### [Written problem]
Below are records; quote them exactly from the first line through the line that contains "foot_side_angle = 2.6; // [1:0.1:5]".

### [Records]
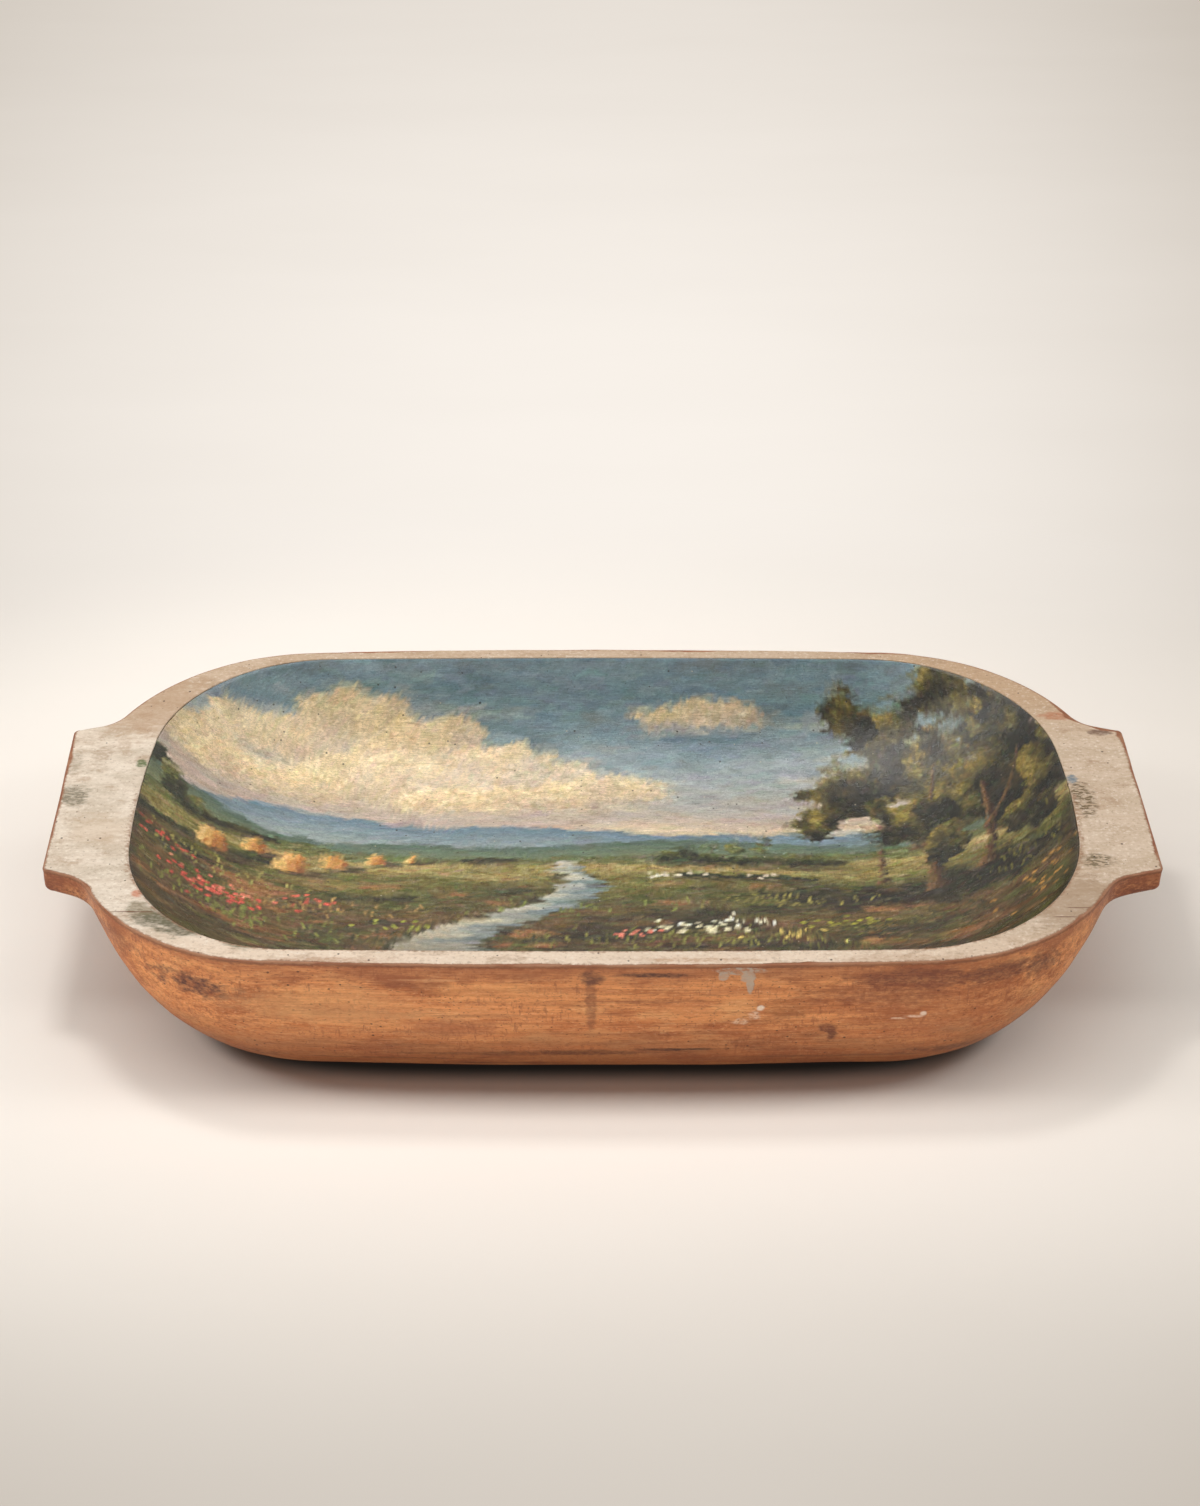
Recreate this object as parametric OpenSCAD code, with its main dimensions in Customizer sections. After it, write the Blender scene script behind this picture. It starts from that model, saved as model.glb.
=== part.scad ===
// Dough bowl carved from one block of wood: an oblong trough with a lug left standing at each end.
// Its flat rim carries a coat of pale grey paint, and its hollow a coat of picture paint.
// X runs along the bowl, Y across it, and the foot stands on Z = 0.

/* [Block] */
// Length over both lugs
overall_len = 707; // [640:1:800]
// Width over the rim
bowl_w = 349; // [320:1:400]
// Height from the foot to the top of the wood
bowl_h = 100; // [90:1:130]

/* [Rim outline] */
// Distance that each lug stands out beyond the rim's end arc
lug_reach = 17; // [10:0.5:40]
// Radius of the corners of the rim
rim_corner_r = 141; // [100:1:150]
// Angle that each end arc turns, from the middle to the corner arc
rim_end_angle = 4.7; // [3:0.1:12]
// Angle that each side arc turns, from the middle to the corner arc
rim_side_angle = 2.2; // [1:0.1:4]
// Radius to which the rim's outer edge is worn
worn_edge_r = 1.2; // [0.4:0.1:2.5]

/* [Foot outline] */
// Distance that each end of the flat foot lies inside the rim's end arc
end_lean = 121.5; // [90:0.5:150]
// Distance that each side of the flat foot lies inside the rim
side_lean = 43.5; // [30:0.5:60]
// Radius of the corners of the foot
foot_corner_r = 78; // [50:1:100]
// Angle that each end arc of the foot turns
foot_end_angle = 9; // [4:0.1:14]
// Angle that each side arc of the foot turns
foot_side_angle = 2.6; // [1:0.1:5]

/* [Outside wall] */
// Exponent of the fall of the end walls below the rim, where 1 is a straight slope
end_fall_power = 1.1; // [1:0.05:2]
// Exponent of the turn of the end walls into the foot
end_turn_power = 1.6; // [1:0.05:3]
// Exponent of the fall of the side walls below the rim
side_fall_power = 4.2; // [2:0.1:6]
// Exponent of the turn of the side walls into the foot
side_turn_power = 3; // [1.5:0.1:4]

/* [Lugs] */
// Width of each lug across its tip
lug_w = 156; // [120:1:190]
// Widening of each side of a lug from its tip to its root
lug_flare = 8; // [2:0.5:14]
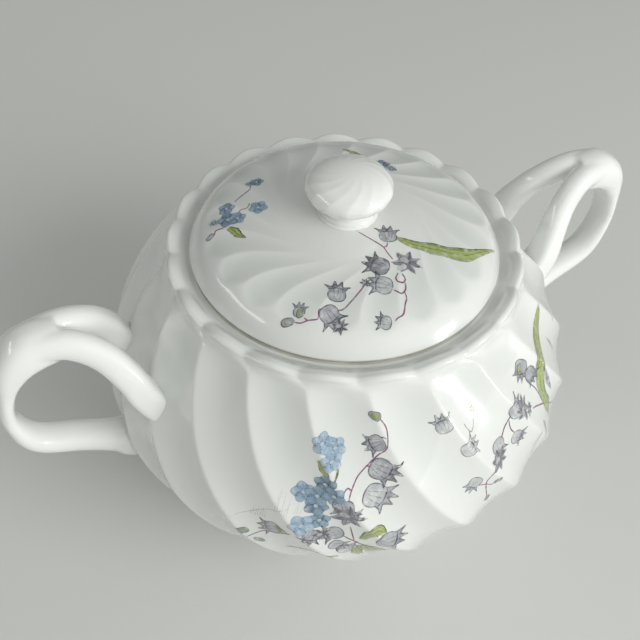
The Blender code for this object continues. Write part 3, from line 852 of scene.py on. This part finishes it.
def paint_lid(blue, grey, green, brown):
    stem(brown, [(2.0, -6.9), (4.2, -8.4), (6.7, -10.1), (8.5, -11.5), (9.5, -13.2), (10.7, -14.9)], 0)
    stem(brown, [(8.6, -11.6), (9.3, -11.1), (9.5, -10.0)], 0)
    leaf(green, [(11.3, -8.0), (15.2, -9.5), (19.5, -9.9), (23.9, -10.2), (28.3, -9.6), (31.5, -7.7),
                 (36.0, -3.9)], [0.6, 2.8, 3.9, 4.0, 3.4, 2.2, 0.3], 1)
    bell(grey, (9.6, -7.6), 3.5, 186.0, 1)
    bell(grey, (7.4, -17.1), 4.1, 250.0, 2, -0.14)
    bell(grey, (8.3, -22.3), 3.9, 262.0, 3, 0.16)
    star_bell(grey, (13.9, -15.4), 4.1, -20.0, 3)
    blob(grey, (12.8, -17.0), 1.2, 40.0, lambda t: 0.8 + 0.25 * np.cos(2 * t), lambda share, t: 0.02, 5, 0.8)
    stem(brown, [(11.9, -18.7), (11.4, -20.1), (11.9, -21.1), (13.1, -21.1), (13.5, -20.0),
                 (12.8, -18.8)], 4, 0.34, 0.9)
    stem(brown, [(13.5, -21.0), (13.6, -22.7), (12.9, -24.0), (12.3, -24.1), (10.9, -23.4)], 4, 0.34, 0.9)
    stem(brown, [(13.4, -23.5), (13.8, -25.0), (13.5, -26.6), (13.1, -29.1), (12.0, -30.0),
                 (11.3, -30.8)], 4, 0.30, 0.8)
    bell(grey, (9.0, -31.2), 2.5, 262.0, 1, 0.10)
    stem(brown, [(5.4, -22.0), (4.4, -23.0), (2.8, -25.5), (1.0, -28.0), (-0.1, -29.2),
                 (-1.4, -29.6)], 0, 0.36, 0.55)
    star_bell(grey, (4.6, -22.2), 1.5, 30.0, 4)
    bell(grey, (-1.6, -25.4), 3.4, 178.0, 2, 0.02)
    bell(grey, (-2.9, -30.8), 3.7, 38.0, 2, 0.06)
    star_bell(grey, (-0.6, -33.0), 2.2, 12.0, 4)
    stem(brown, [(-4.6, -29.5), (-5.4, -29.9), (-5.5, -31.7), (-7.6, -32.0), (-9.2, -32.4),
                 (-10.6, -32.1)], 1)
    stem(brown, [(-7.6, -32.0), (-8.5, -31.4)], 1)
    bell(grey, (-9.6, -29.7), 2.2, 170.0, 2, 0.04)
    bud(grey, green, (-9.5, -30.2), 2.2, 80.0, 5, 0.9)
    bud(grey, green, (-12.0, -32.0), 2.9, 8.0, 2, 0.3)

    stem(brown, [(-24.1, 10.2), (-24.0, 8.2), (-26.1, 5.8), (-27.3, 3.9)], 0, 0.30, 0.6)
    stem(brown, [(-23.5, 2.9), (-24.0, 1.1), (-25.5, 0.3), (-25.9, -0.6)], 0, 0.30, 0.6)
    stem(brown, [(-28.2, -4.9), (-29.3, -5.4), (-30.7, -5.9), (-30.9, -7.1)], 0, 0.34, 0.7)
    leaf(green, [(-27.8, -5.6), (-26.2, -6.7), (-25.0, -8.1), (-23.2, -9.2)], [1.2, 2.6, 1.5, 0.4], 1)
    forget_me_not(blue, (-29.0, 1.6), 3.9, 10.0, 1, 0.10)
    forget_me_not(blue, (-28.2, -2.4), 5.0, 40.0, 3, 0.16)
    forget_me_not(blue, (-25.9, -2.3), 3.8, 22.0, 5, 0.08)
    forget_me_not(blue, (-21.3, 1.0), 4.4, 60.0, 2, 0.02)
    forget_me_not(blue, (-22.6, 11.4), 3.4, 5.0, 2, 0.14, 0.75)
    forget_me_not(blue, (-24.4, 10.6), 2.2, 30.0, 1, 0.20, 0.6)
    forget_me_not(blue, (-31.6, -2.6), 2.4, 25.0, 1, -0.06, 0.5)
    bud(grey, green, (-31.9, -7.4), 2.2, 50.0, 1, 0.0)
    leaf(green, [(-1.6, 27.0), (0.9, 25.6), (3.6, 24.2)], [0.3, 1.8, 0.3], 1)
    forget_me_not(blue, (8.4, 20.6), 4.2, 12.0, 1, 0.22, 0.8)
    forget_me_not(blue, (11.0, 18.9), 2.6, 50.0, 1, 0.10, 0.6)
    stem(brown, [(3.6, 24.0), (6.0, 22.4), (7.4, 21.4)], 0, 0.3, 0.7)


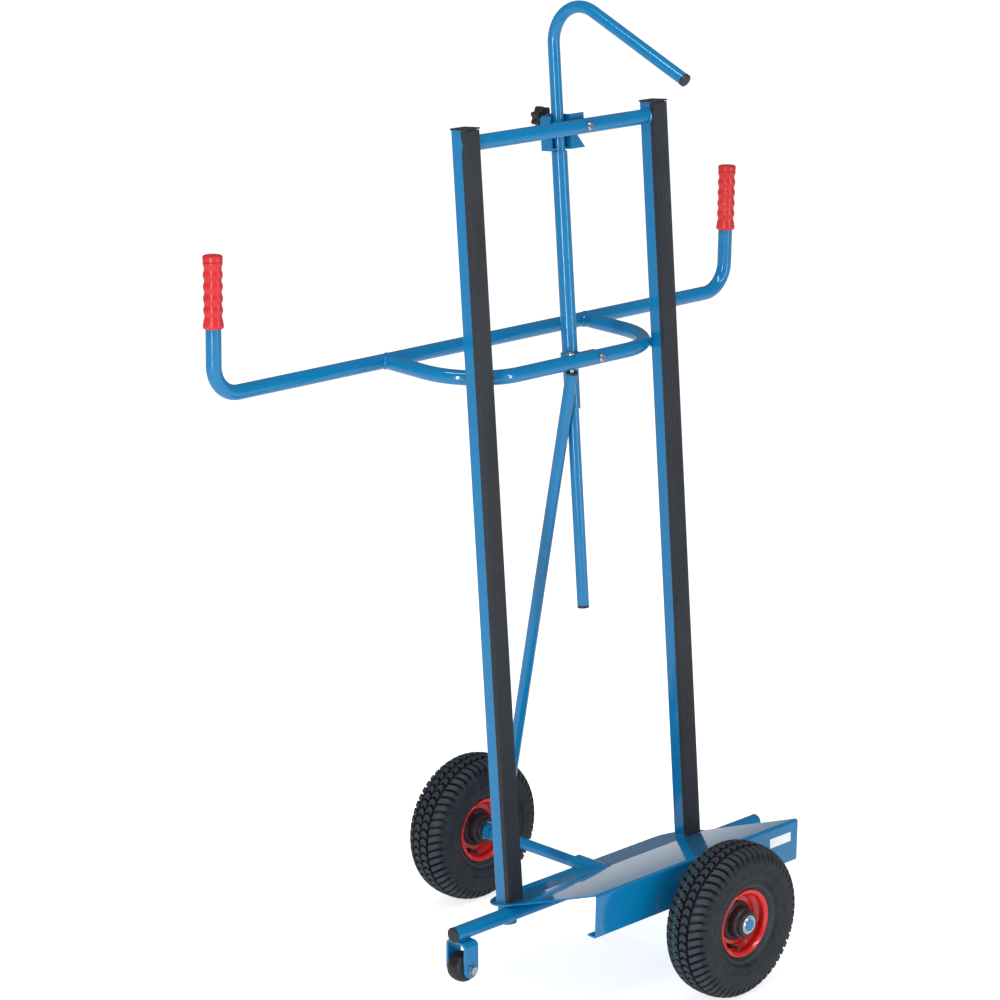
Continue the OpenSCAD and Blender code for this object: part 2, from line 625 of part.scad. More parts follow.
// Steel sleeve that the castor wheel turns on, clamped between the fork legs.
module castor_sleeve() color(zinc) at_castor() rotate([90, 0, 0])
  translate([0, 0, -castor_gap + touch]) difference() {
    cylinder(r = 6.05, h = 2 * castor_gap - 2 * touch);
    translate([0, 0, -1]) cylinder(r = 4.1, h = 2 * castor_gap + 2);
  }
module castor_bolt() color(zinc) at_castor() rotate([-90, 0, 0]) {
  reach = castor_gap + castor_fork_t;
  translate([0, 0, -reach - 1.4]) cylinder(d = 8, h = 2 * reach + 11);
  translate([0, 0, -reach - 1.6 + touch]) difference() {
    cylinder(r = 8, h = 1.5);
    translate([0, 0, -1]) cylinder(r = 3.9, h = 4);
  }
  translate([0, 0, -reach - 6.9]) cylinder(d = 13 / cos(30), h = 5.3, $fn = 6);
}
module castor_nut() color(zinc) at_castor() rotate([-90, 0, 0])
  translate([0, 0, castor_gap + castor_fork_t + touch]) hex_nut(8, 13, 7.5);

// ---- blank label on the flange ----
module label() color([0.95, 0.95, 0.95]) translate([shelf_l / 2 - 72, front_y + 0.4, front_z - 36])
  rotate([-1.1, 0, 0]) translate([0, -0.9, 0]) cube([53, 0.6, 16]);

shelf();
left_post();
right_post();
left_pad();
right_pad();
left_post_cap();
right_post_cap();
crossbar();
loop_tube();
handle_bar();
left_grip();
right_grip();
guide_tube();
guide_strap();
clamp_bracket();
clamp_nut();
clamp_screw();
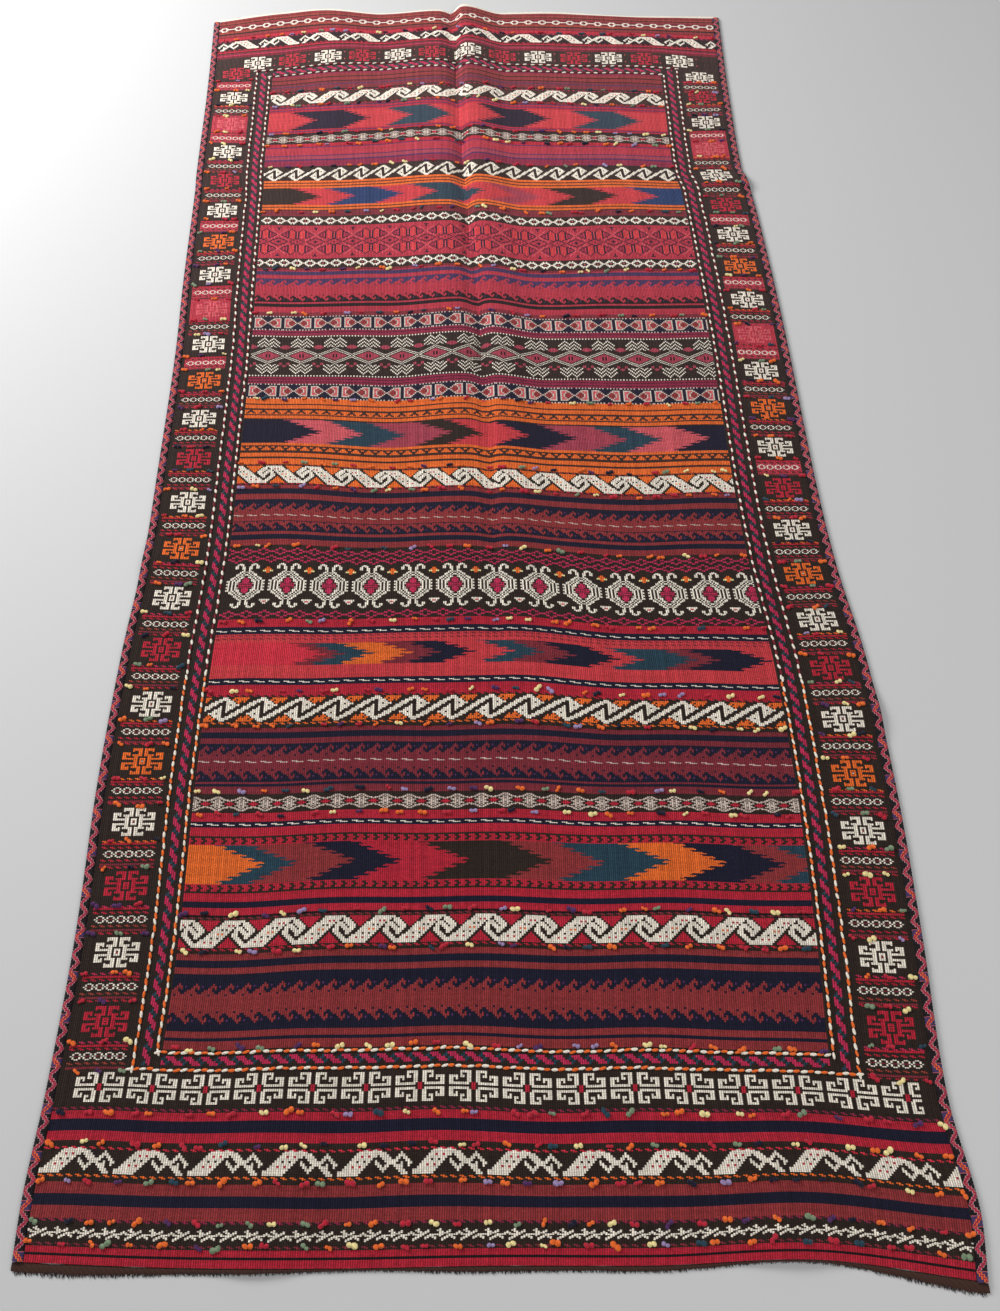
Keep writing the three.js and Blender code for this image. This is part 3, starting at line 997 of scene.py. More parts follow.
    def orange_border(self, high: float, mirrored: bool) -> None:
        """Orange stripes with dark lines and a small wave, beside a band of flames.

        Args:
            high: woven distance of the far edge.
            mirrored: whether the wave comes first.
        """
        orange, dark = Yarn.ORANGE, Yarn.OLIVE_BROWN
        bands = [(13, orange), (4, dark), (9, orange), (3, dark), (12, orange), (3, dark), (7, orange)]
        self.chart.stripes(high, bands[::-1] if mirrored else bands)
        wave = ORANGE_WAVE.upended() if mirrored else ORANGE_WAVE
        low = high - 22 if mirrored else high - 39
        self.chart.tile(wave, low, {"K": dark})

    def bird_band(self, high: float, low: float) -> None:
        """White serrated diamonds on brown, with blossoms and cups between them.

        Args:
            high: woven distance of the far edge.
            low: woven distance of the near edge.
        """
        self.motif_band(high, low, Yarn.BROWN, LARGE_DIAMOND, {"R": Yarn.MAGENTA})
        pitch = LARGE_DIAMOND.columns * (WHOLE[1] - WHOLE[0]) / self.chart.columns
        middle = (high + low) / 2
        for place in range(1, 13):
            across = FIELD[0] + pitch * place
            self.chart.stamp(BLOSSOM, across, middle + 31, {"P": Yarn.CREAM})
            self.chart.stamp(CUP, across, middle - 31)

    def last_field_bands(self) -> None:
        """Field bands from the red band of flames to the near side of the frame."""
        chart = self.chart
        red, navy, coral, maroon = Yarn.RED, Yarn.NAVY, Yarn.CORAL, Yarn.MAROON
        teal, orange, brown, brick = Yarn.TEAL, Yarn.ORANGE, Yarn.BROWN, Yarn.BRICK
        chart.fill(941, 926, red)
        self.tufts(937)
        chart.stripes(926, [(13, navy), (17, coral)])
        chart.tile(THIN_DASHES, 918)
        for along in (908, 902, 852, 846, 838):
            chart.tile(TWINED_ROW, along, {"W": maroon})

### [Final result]
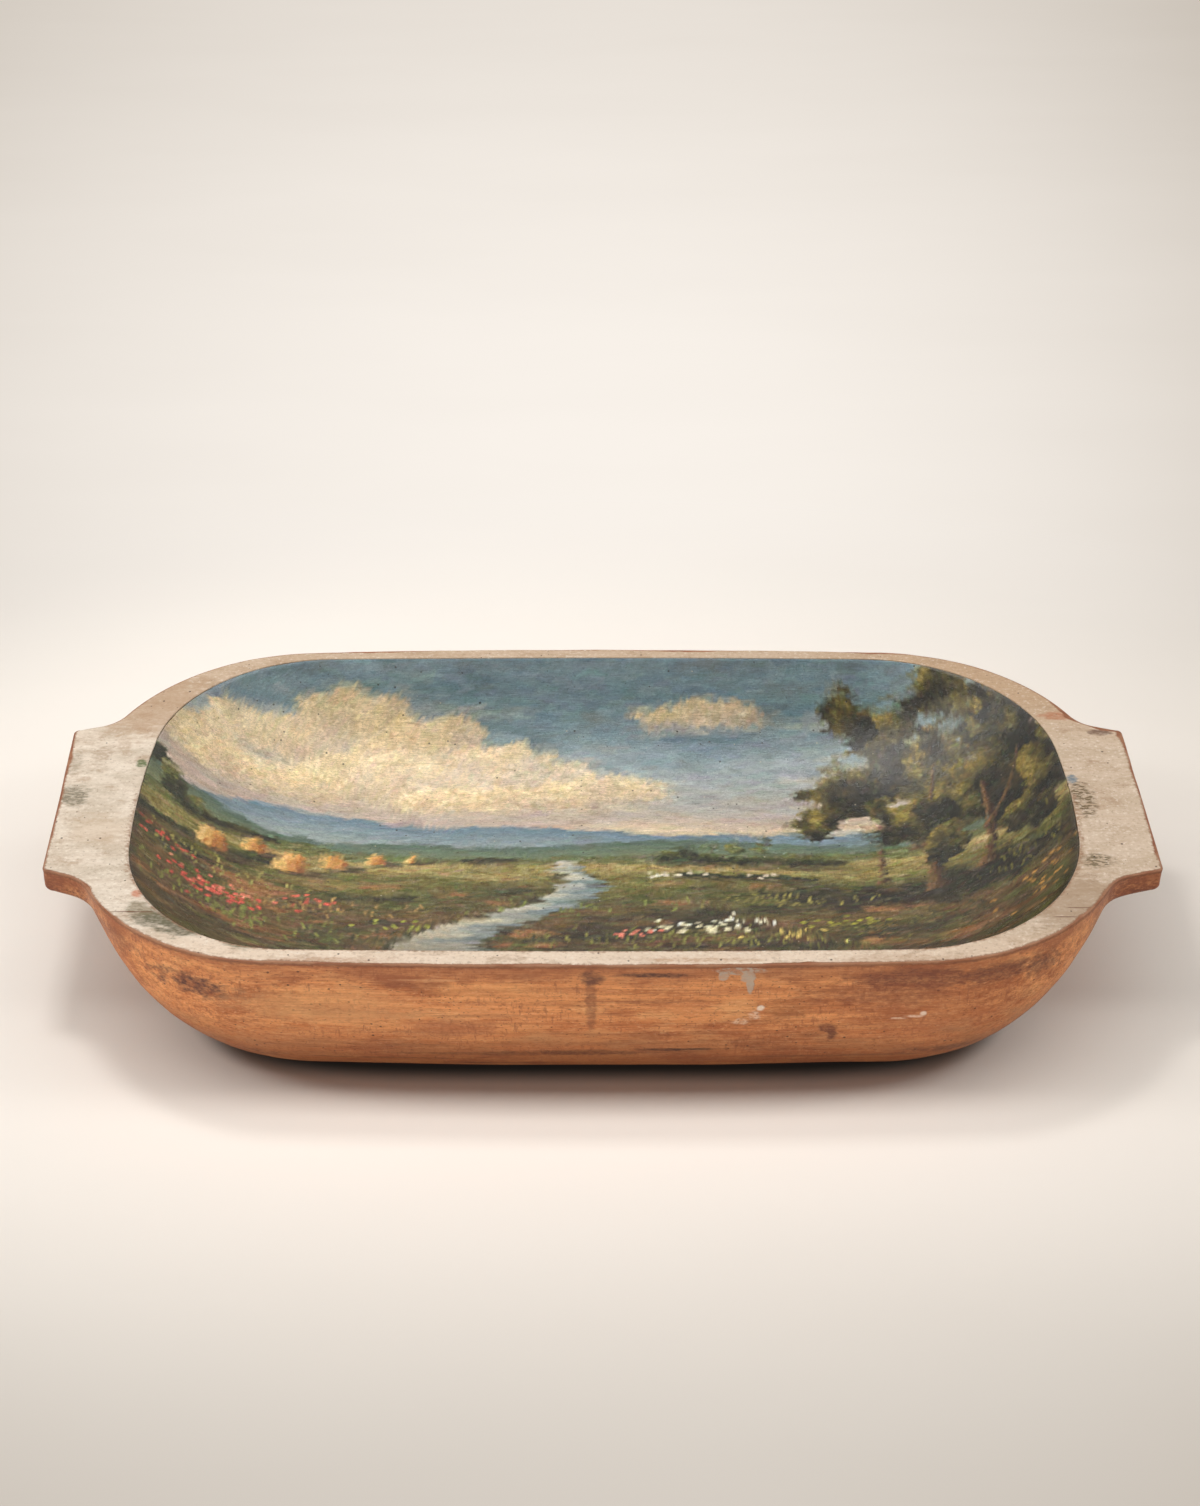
Recreate this object as parametric OpenSCAD code, with its main dimensions in Customizer sections. After it, write the Blender scene script behind this picture. It starts from that model, saved as model.glb.
=== part.scad ===
// Dough bowl carved from one block of wood: an oblong trough with a lug left standing at each end.
// Its flat rim carries a coat of pale grey paint, and its hollow a coat of picture paint.
// X runs along the bowl, Y across it, and the foot stands on Z = 0.

/* [Block] */
// Length over both lugs
overall_len = 707; // [640:1:800]
// Width over the rim
bowl_w = 349; // [320:1:400]
// Height from the foot to the top of the wood
bowl_h = 100; // [90:1:130]

/* [Rim outline] */
// Distance that each lug stands out beyond the rim's end arc
lug_reach = 17; // [10:0.5:40]
// Radius of the corners of the rim
rim_corner_r = 141; // [100:1:150]
// Angle that each end arc turns, from the middle to the corner arc
rim_end_angle = 4.7; // [3:0.1:12]
// Angle that each side arc turns, from the middle to the corner arc
rim_side_angle = 2.2; // [1:0.1:4]
// Radius to which the rim's outer edge is worn
worn_edge_r = 1.2; // [0.4:0.1:2.5]

/* [Foot outline] */
// Distance that each end of the flat foot lies inside the rim's end arc
end_lean = 121.5; // [90:0.5:150]
// Distance that each side of the flat foot lies inside the rim
side_lean = 43.5; // [30:0.5:60]
// Radius of the corners of the foot
foot_corner_r = 78; // [50:1:100]
// Angle that each end arc of the foot turns
foot_end_angle = 9; // [4:0.1:14]
// Angle that each side arc of the foot turns
foot_side_angle = 2.6; // [1:0.1:5]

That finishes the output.